A self-organizing bin packing heuristic

J. Csirik, D.S. Johnson, C. Kenyon, P.W. Shor and R.R. Weber, in Proceedings 1999 Workshop on Algorithmic Engineering and Experimentation, Lecture Notes in Computer Science, Springer-Verlag, Berlin, 1619, 246-265, 1999.

Abstract

This paper reports on experiments with a new on-line heuristic for
one-dimensional bin packing whose average-case behavior is
surprisingly robust. We restrict attention to the class of discrete
distributions, i.e., ones in which the set of possible item sizes is
finite (as is commonly the case in practical applications), and in
which all sizes and probabilities are rational. It is known from [7]
that for any such distribution the optimal expected waste grows either
as Theta(n), Theta(sqrt{n}), or O(1), Our new Sum of Squares algorithm
(SS) appears to have roughly the same expected behavior in all three
cases.
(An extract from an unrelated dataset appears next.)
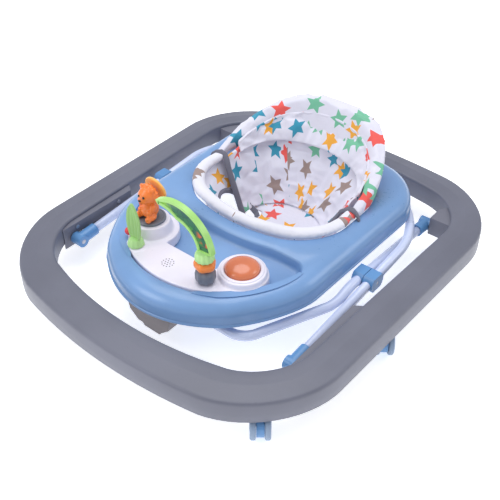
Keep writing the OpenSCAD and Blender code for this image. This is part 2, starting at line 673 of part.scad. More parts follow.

This claim is experimentally evaluated using a
newly-discovered, linear-programming-based algorithm that determines
the optimal expected waste rate for any given discrete distribution in
pseudopolynomial time (the best one can hope for given that the basic
problem is NP-hard). Although SS appears to be essentially optimal
when the expected optimal waste rate is sublinear, it is less
impressive when the expected optimal waste rate is linear. The
expected ratio of the number of bins used by SS to the optimal number
appears to go to 1 asymptotically in the first case, whereas there are
distributions for which it can be as high as 1.5 in the
second. However, by modifying the algorithm slightly, using a single
parameter that is tunable to the distribution in question (either by
advanced knowledge or by on-line learning), we appear to be able to
make the ratio go to 1 in all cases.